**Short exercise:** Repeat exactly, please, the lines that begin at the start of the listing and end at the line holding "return node".

[Records with modeling code]

★ ★ ★ ★ ★

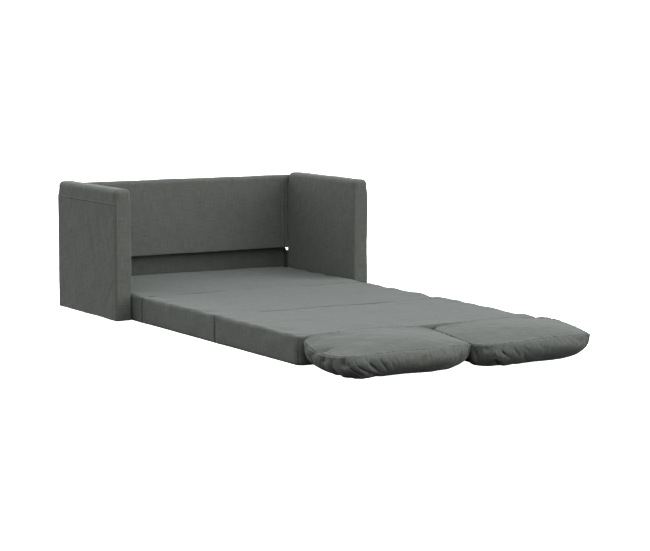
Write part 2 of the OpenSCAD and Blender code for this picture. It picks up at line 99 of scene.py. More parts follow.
class Grain(Enum):
    """Direction in which a timber's grain runs."""

    ACROSS = 0
    DEEP = 1
    UP = 2


# Colour and nodes


def linear(code: str) -> tuple[float, float, float, float]:
    """Turns an sRGB hex colour into linear red, green, blue and alpha.

    Args:
        code: Colour such as "#5b5f5b".

    Returns:
        The linear colour, with alpha 1.
    """
    rgb = np.array([int(code[i : i + 2], 16) for i in (1, 3, 5)]) / 255
    curve = np.where(rgb <= 0.04045, rgb / 12.92, ((rgb + 0.055) / 1.055) ** 2.4)
    return (*curve.tolist(), 1.0)


def add_node(
    tree: bpy.types.NodeTree, kind: str, inputs: dict | None = None, **settings: object
) -> bpy.types.Node:
    """Adds one shader node with its settings and links.

    Args:
        tree: Node tree that gets the node.
        kind: Node type without its ShaderNode prefix.
        inputs: For each input, a socket or a node to link, or a value to set.
        settings: Properties of the node.

    Returns:
        The new node.
    """
    node = tree.nodes.new("ShaderNode" + kind)
    for name, value in settings.items():
        setattr(node, name, value)
    for name, source in (inputs or {}).items():
        if isinstance(source, bpy.types.Node):
            source = source.outputs[0]
        if isinstance(source, bpy.types.NodeSocket):
            tree.links.new(source, node.inputs[name])
        else:
            node.inputs[name].default_value = source
    return node


def new_material(name: str) -> tuple[bpy.types.Material, bpy.types.NodeTree]:
    """Starts an empty material and returns it with its node tree."""
    material = bpy.data.materials.new(name)
    material.use_nodes = True
    material.node_tree.nodes.clear()
    return material, material.node_tree


def close_material(tree: bpy.types.NodeTree, inputs: dict) -> None:
    """Ends a material with a Principled shader and its output."""
    add_node(tree, "OutputMaterial", {"Surface": add_node(tree, "BsdfPrincipled", inputs)})


def stretched_noise(
    tree: bpy.types.NodeTree, place: Source, sizes: Sequence[float], detail: float
) -> bpy.types.Node:
    """Noise whose blotches have the given sizes along the three axes, in metres.

    Args:
        tree: Node tree.
        place: Coordinates in metres.
        sizes: Length of a blotch along each axis.
        detail: Octaves of finer noise.

    Returns:
        The noise, whose value runs from 0 to 1 around 0.5.
    """
    scale = tuple(1 / size for size in sizes)
    mapped = add_node(tree, "Mapping", {"Vector": place, "Scale": scale})
    return add_node(tree, "TexNoise", {"Vector": mapped, "Scale": 1.0, "Detail": detail})


# Finishes


@dataclass(frozen=True)
class Finish:
    """A material of two colours with a range of roughness and a relief, led by one noise."""

    name: str
    dark: str
    light: str
    grain: float  # size of a blotch
    detail: float  # octaves of finer noise
    rough: tuple[float, float]
    relief: tuple[float, float] | None = None  # strength and depth of the bump
    metallic: float = 0.0

    def label(self) -> str:
        """Name of the material."""
        return self.name

    def sizes(self) -> tuple[float, ...]:
        """Sizes of a blotch along the three axes."""
        return (self.grain,) * 3

    def material(self) -> bpy.types.Material:
        """Builds the material on Object coordinates."""
        material, tree = new_material(self.label())
        place = add_node(tree, "TexCoord").outputs["Object"]
        noise = stretched_noise(tree, place, self.sizes(), self.detail)
        self.close(tree, noise, {"Value": noise}, noise, {"Metallic": self.metallic})
        return material

    def close(
        self, tree: bpy.types.NodeTree, shade: Source, wear: dict, height: Source, more: dict
    ) -> None:
        """Ends the material with its colours, roughness and relief.

        Args:
            tree: Node tree.
            shade: Share of the light colour, from 0 to 1.
            wear: What leads the roughness, and its range.
            height: What leads the relief.
            more: Other inputs of the shader.
        """
        ends = {"Factor": shade, "A": linear(self.dark), "B": linear(self.light)}
        colour = add_node(tree, "Mix", ends, data_type="RGBA").outputs["Result"]
        low, high = self.rough
        rough = add_node(tree, "MapRange", {**wear, "To Min": low, "To Max": high})
        inputs = {"Base Color": colour, "Roughness": rough, **more}
        if self.relief:
            strength, depth = self.relief
            bump = {"Height": height, "Strength": strength, "Distance": depth}
            inputs["Normal"] = add_node(tree, "Bump", bump)
        close_material(tree, inputs)


@dataclass(frozen=True)
class WovenPolyester(Finish):
    """Linen-look polyester: plain weave of thick and thin yarns, matt, with a faint soft nap.

    The uneven yarns give short light and dark streaks along both thread directions.
    """

    name: str = "woven_polyester_dark_grey"
    dark: str = "#525450"
    light: str = "#696b68"
    grain: float = 60 * MM
    detail: float = 3.0
    rough: tuple[float, float] = (0.97, 0.86)
    relief: tuple[float, float] | None = (0.5, 0.35 * MM)
    thread: float = 1.6 * MM  # real pitch about 0.6 mm, drawn coarser so that it shows
    slub: float = 2.4 * MM
    slub_length: float = 55 * MM
    nap: float = 0.25
    nap_tint: str = "#c6cfd0"

    def material(self) -> bpy.types.Material:
        """Builds the cloth on the pieces' own UV map, which is in metres."""
        material, tree = new_material(self.name)
        uv = add_node(tree, "UVMap", uv_map=UV_NAME)
        weft = stretched_noise(tree, uv, (self.slub_length, self.slub, 1.0), 2.0)
        warp = stretched_noise(tree, uv, (self.slub, self.slub_length, 1.0), 2.0)
        both = add_node(tree, "Math", {0: weft, 1: warp}, operation="ADD")
        blotch = stretched_noise(tree, uv, (self.grain, self.grain, 1.0), self.detail)
        mixed = add_node(tree, "Math", {0: blotch, 1: 0.2, 2: both}, operation="MULTIPLY_ADD")
        shade = add_node(tree, "MapRange", {"Value": mixed, "From Min": 0.65, "From Max": 1.55})
        turns = (2 * np.pi / self.thread,) * 3
        turned = add_node(tree, "VectorMath", {0: uv, 1: turns}, operation="MULTIPLY")
        waves = add_node(tree, "VectorMath", {0: turned}, operation="SINE")
        rows = add_node(tree, "SeparateXYZ", {0: waves}).outputs
        weave = add_node(tree, "Math", {0: rows[0], 1: rows[1]}, operation="MULTIPLY")
        height = add_node(tree, "Math", {0: weave, 1: 0.25, 2: both}, operation="MULTIPLY_ADD")
        wear = {"Value": mixed, "From Min": 0.8, "From Max": 1.5}
        nap = {
            "Specular IOR Level": 0.25,
            "Sheen Weight": self.nap,
            "Sheen Roughness": 0.5,
            "Sheen Tint": linear(self.nap_tint),
        }
        self.close(tree, shade, wear, height, nap)
        return material


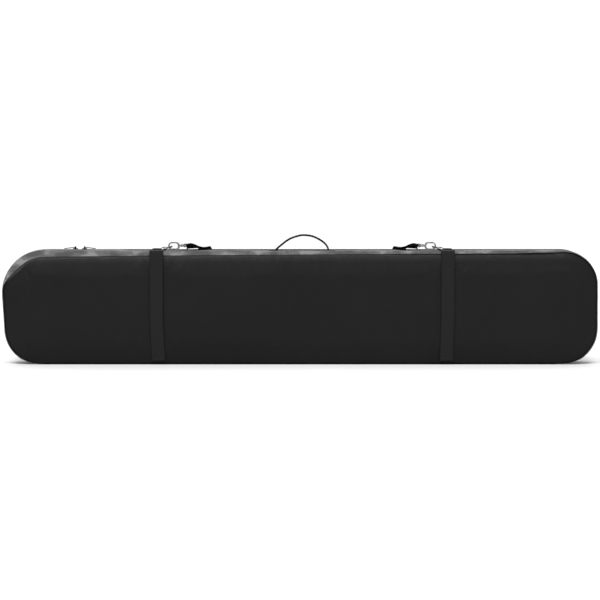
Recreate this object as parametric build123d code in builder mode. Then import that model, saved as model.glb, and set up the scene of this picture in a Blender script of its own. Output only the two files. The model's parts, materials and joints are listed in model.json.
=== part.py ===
from build123d import *
import math
import os

# Padded snowboard bag standing on its bottom gusset.
# X runs along the bag, Y from the back panel to the lid, Z up. The origin is on the floor,
# under the middle of the bag. All sizes are in millimetres.

os.makedirs("parts", exist_ok=True)

# ---- bag ----
LENGTH = 1660.0          # over the two ends
HEIGHT = 316.0           # floor to the top gusset
DEPTH = 150.0            # back panel face to lid hinge line
END_LEAN = 17.0          # how far the left end leans in towards its bottom corner
TOP_LEFT_RADIUS = 115.0
TOP_RIGHT_RADIUS = 95.0
BOTTOM_LEFT_RADIUS = 100.0
BOTTOM_RIGHT_RADIUS = 100.0
SHELL = 1.2              # outer fabric
FOAM = 6.0               # padding
LINING = 0.8             # inner fabric
GAP = 0.3                # between pieces that move past each other

# ---- zipper and lid ----
ZIP_SETBACK = 23.0       # hinge line to the middle of the zipper
ZIP_LOW = 104.0          # height where the zipper ends on both ends of the bag
TAPE = 0.7               # thickness of the zipper tape
TAPE_WIDTH = 11.0
COIL_WIDTH = 1.5         # one half of the coil
COIL_HEIGHT = 2.5        # coil above the gusset
STOP_LENGTH = 4.0
LID_SET_IN = 1.5         # lid face behind the hinge line
LID_LIFT = 6.0           # lower edge of the lid above the floor
SLIDER_LENGTH = 14.0
SLIDER_WIDTH = 12.0
SLIDER_PLATE = 1.8
SLIDER_X = (-636.0, -610.0)
PULL_LENGTH = 34.0
PULL_WIDTH = 10.0
PULL_THICK = 2.0
PULL_HEEL = 2.4          # pull behind its pin
PULL_DROOP = 7.0         # degrees below level at rest
PIN_RADIUS = 1.0
PIN_RISE = 3.0           # pin above the slider's plate
LOOP_RADIUS = 2.6        # loop that holds the pin
LOOP_WIDTH = 3.0

# ---- outside webbing and fittings ----
FITTINGS_X = 6.0         # middle of the handle and of the two straps
STRAP_SPREAD = 406.0     # middle of the fittings to each strap
STRAP_WIDTH = 38.0
STRAP_THICK = 1.8
STRAP_LOW = 10.0         # lower end of the back straps above the floor
STRAP_OVERLAP = 28.0     # how far the back straps reach past the middle of the gusset
TAB_SIDE_CLEAR = 2.40    # tab to ring on each side
TAB_TAIL = 14.0
TAB_LAYER = 1.6
FITTINGS_Y = -5.0        # row of the handle and the rings
WIRE = 5.0               # D-ring wire
RING_REACH = 25.0
RING_TILT = 15.0
BAR_INWARD = 20.5        # strap middle to the straight bar of the ring
HOOK_WALL = 4.5
HOOK_THICK = 5.0
HOOK_SLOT = 23.0
HOOK_BORE = 14.0
HOOK_START = 34.0        # strap middle to the near end of the hook's slot
HOOK_RISE = 13.0         # middle of the hook above the gusset
GATE_LENGTH = 15.4
GATE_THICK = 4.0
POST_RISE = 14.5         # swivel axis above the gusset
POST_RADIUS = 2.4
POST_HEAD = 4.0
EYE_BAR = 4.0
EYE_OPENING = 7.5
EYE_SPAN = 39.0
EYE_THICK = 4.5
SHOULDER_WIDTH = 36.0
SHOULDER_THICK = 2.0
SHOULDER_CLEAR = 3.5     # strap middle in front of the lid face
HANDLE_SPAN = 148.0
HANDLE_RISE = 46.5
HANDLE_THICK = 5.0
FOOT_LENGTH = 24.0
FOOT_THICK = 2.4

# ---- inside ----
TIE_SPREAD = 300.0
TIE_WIDTH = 25.0
TIE_THICK = 1.5
TIE_OFF = 2.6            # webbing in front of the back lining
BUCKLE_Z = 130.0
SOCKET = (34.0, 36.0, 10.0)
PLUG = (32.0, 12.0, 10.0)
PRONG = (4.0, 24.0, 3.6)
BINDING = 12.0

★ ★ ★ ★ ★

**Response to the exercise:**
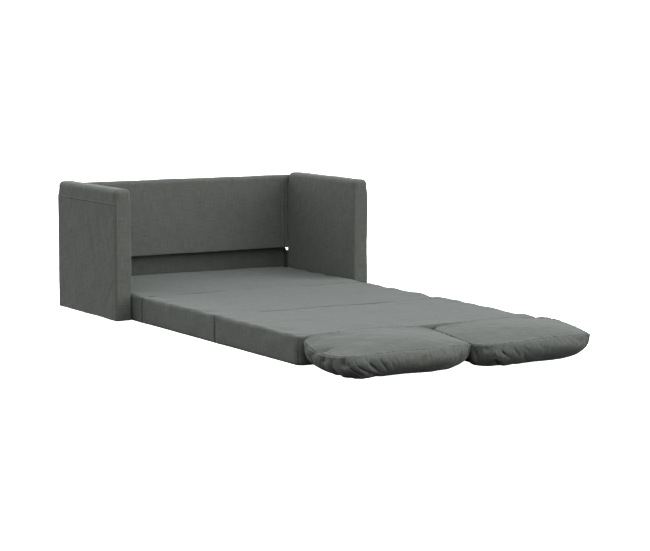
Write part 2 of the OpenSCAD and Blender code for this picture. It picks up at line 99 of scene.py. More parts follow.
class Grain(Enum):
    """Direction in which a timber's grain runs."""

    ACROSS = 0
    DEEP = 1
    UP = 2


# Colour and nodes


def linear(code: str) -> tuple[float, float, float, float]:
    """Turns an sRGB hex colour into linear red, green, blue and alpha.

    Args:
        code: Colour such as "#5b5f5b".

    Returns:
        The linear colour, with alpha 1.
    """
    rgb = np.array([int(code[i : i + 2], 16) for i in (1, 3, 5)]) / 255
    curve = np.where(rgb <= 0.04045, rgb / 12.92, ((rgb + 0.055) / 1.055) ** 2.4)
    return (*curve.tolist(), 1.0)


def add_node(
    tree: bpy.types.NodeTree, kind: str, inputs: dict | None = None, **settings: object
) -> bpy.types.Node:
    """Adds one shader node with its settings and links.

    Args:
        tree: Node tree that gets the node.
        kind: Node type without its ShaderNode prefix.
        inputs: For each input, a socket or a node to link, or a value to set.
        settings: Properties of the node.

    Returns:
        The new node.
    """
    node = tree.nodes.new("ShaderNode" + kind)
    for name, value in settings.items():
        setattr(node, name, value)
    for name, source in (inputs or {}).items():
        if isinstance(source, bpy.types.Node):
            source = source.outputs[0]
        if isinstance(source, bpy.types.NodeSocket):
            tree.links.new(source, node.inputs[name])
        else:
            node.inputs[name].default_value = source
    return node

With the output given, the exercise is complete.